The book’s second part revolves around Tom White, the strait-laced FBI man who seems to have stepped out of the movies — “He was 6 feet 4 and had the sinewy limbs and the eerie composure of a gunslinger” — and who organized the investigation. Like Burkhart, White was “a transitional figure,” Grann said; both had lives that straddled the century and saw remarkable change. White’s career began “when law was often meted out by the smoking barrel of a gun”; by the time of the Osage trial, he was wearing a suit and filing paperwork. “In some ways,” Grann said, “the book is about the birth of law enforcement.”
And the third section involves Grann himself, beginning with that trip to the Osage museum. “It gave me a way to show the reader what [the Osage Nation] is like today, what happened to their money, to track down many of the descendants. And a way to show that history is very elusive and we often only understand it over time, with more perspective, with more evidence coming to life. I tried to show in my section that there was this much deeper, darker conspiracy that the bureau never exposed.
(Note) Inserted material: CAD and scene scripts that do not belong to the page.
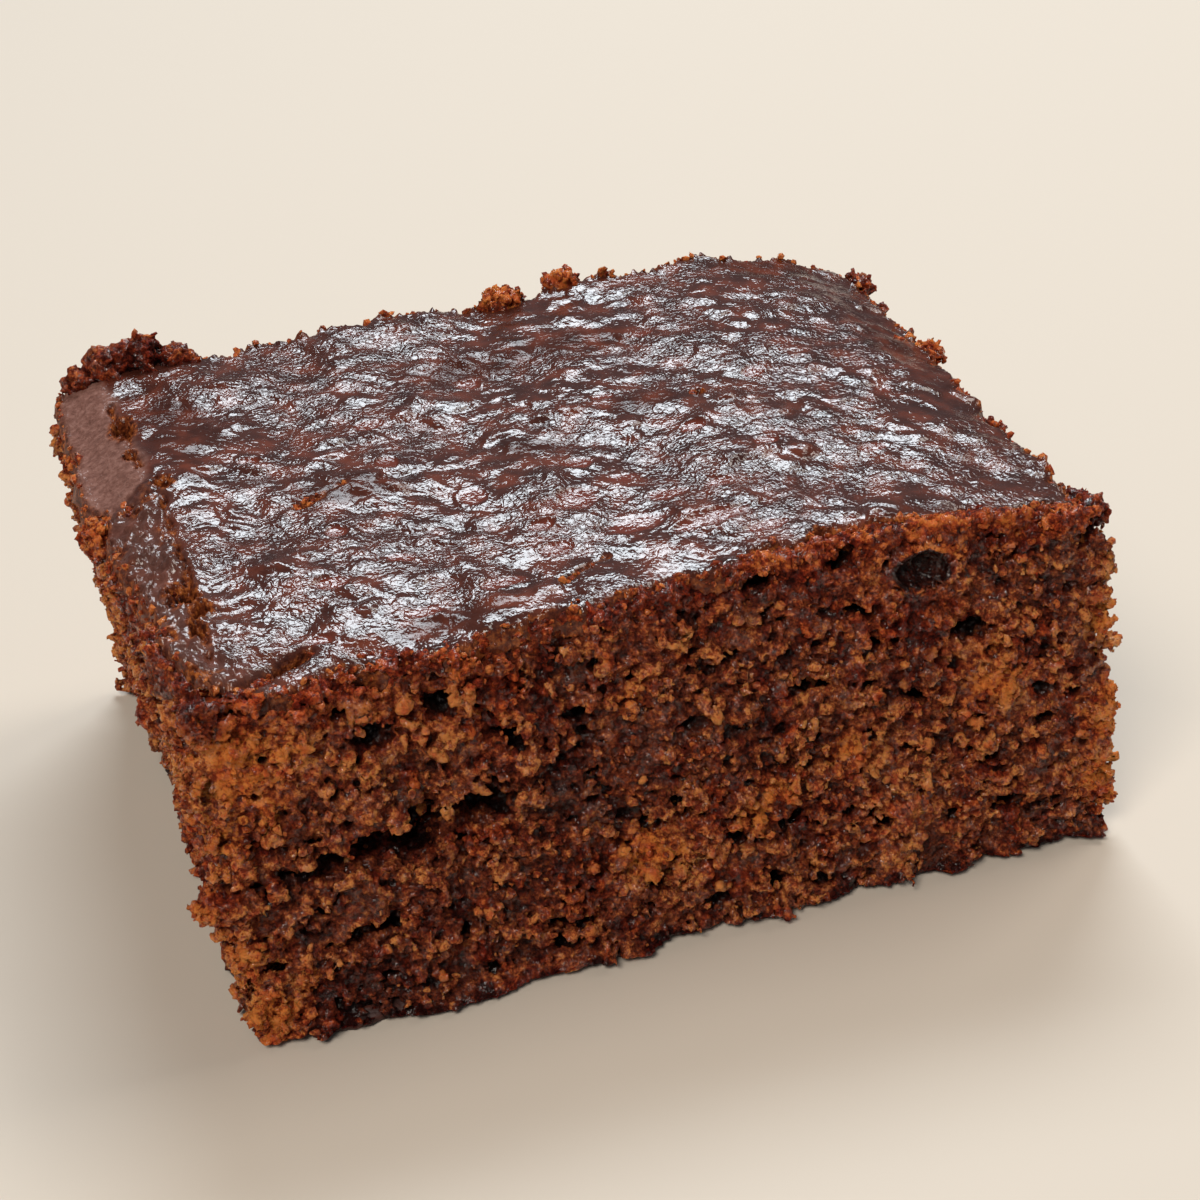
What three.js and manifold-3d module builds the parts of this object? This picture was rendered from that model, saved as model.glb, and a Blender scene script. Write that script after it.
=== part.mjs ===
// A square-cut piece of sticky toffee pudding: one dense, crumbly date sponge with a toffee-soaked top.
// Millimetres, +Z up. The long cut face looks along -Y, and the origin is under the middle of the piece.
// The sponge is a closed skin of rings, to which the crumbs that cling to its edges are joined, and from
// which the open pores, the long tunnel and the pits in the glaze are then cut.

import * as THREE from 'three';
import { mergeVertices } from 'three/addons/utils/BufferGeometryUtils.js';
import Module from 'manifold-3d';

const wasm = await Module();
wasm.setup();

// ---------------------------------------------------------------- driving dimensions

const LENGTH = 75; // along the long cut face
const DEPTH = 54; // from the front cut face to the back one
const HEIGHT = 31; // from the board to the corners of the top
const LEAN = 2.3; // how far the left end hangs out over its own foot at the front
const RIM = 1.2; // the rounding where the top meets the cut faces
const STRIP = 4.2; // the width of the unglazed strip along the left end
const BACK_RISE = 1.6; // how much higher the top is along the back than at its corners
const HUMP = 1.7; // the further rise of the back, right of the middle
const CREST = 1.3; // the raised stretch of the front edge, right of the middle
const SAG = 1.5; // the sunken stretch of the front edge, near the left corner
const DOME = 0.6; // the swell of the middle of the top over its front and back edges
const WAVE = 0.3; // the unevenness of the cut faces
const MIDDLE = new THREE.Vector2(-0.18, -0.34); // the middle of the finished piece, in the outlines' own frame

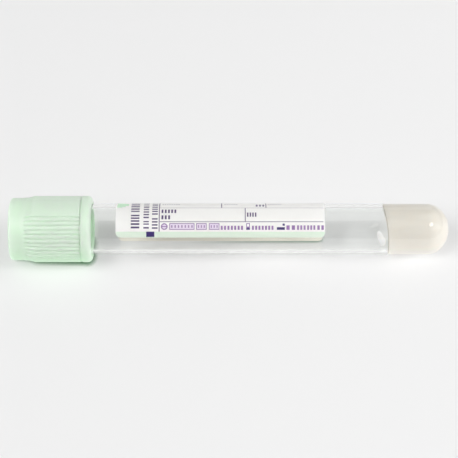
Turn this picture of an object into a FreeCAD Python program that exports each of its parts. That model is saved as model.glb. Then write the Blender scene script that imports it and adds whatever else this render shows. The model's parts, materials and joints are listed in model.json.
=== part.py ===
"""Blood collection tube: a clear round-bottomed plastic tube that holds a plug of
separating gel, wraps a paper label and is shut by a push-on closure. The closure is
a ribbed plastic shield that carries a rubber stopper.

Every sub-part is modelled about one tube axis. It runs along +X from the closure's
top plane, at x = 0, to the round bottom. The finished part then lies down: the
closure is wider than the tube, so the axis leans until the closure's ring and the
round bottom both touch the plane z = 0. The row's origin is on that plane, under
the middle of the part. Lengths are in millimetres and angles in degrees.
"""

import FreeCAD, Part
import Sketcher
import math
import os

SHEET = "Sizes"

SIZES = {
    # tube
    "tube_radius": 6.3,
    "tube_wall": 1.0,
    "tube_length": 100.0,
    # round bottom: crown_excess is how far the crown's radius exceeds the tube's
    "crown_excess": 0.7,
    "knuckle_radius": 5.0,
    # stopper, from its sunk top face down to the end of its plug
    "stopper_sink": 4.2,
    "collar_height": 2.7,
    "neck_height": 1.2,
    "shoulder_height": 1.2,
    "plug_length": 8.0,
    "neck_radius": 4.5,
    "plug_chamfer": 0.5,
    "hollow_radius": 3.0,
    "hollow_depth": 4.2,
    "well_radius": 2.5,
    "well_depth": 2.6,
    # shield: its walls are measured outwards from the bore over the tube
    "shield_length": 20.4,
    "skirt_wall": 1.15,
    "band_round": 0.5,
    "cup_wall": 1.55,
    "ring_height": 0.55,
    "ring_width": 2.6,
    "ring_round": 1.2,
    "ring_edge": 0.25,
    "skirt_chamfer": 0.3,
    # ribs of the shield: rib_count is for each side, between two plain raised panels.
    # panel_margin is the angle from a panel's edge to the middle of the next rib
    "rib_count": 17,
    "rib_pitch": 8.0,
    "rib_height": 0.52,
    "rib_top_width": 0.74,
    "rib_root_width": 1.04,
    "rib_start": 2.4,
    "rib_ramp": 3.0,
    "panel_margin": 4.8,
    # clearances, all radial
    "plug_gap": 0.08,
    "skirt_gap": 0.3,
    "neck_gap": 0.05,
    "collar_gap": 0.3,
    # gel: height of its surface above the round bottom, on the axis
    "gel_height": 16.0,
    "gel_slant": 7.6,
    "gel_roll": 64.0,
    # label: angles are from straight up, to the front edge and over to the back edge
    "label_offset": 17.2,
    "label_length": 51.6,
    "label_thickness": 0.08,
    "label_front_angle": 62.9,
    "label_back_angle": 170.2,
    "label_corner": 1.25,
}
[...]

A criminal conspiracy that was really a culture.”
In a passage in the book, Grann mentions how the early 20th century was a time of great interest in the idea of the all-seeing private detective, one who “found order in a scramble of clues.” Such a detective’s signature, wrote Grann, “was not the smoking six-shooter; instead, like Sherlock Holmes, he relied upon the startling powers of reason and deduction, the ability to observe what the Watsons of the world merely saw.”
It was a description, I thought, that might apply to Grann, and to many of the great writers of narrative nonfiction. Grann took a broader view, saying that all of us search for order. “Mollie was trying to make sense of the world that was in great flux, unmoored from tradition, and also to make sense of a criminal conspiracy. Tom White was also trying to make sense of a world that’s been transformed, to make sense of this bewildering array of murders. As a writer, I’m trying the best I can to make sense.
“There’s a wonderful image that the Osage use: When they were heading into unfamiliar territory, whoever was going first, they were known as the travelers in the mist. I thought, we are all travelers in the mist, trying to make sense of the world.”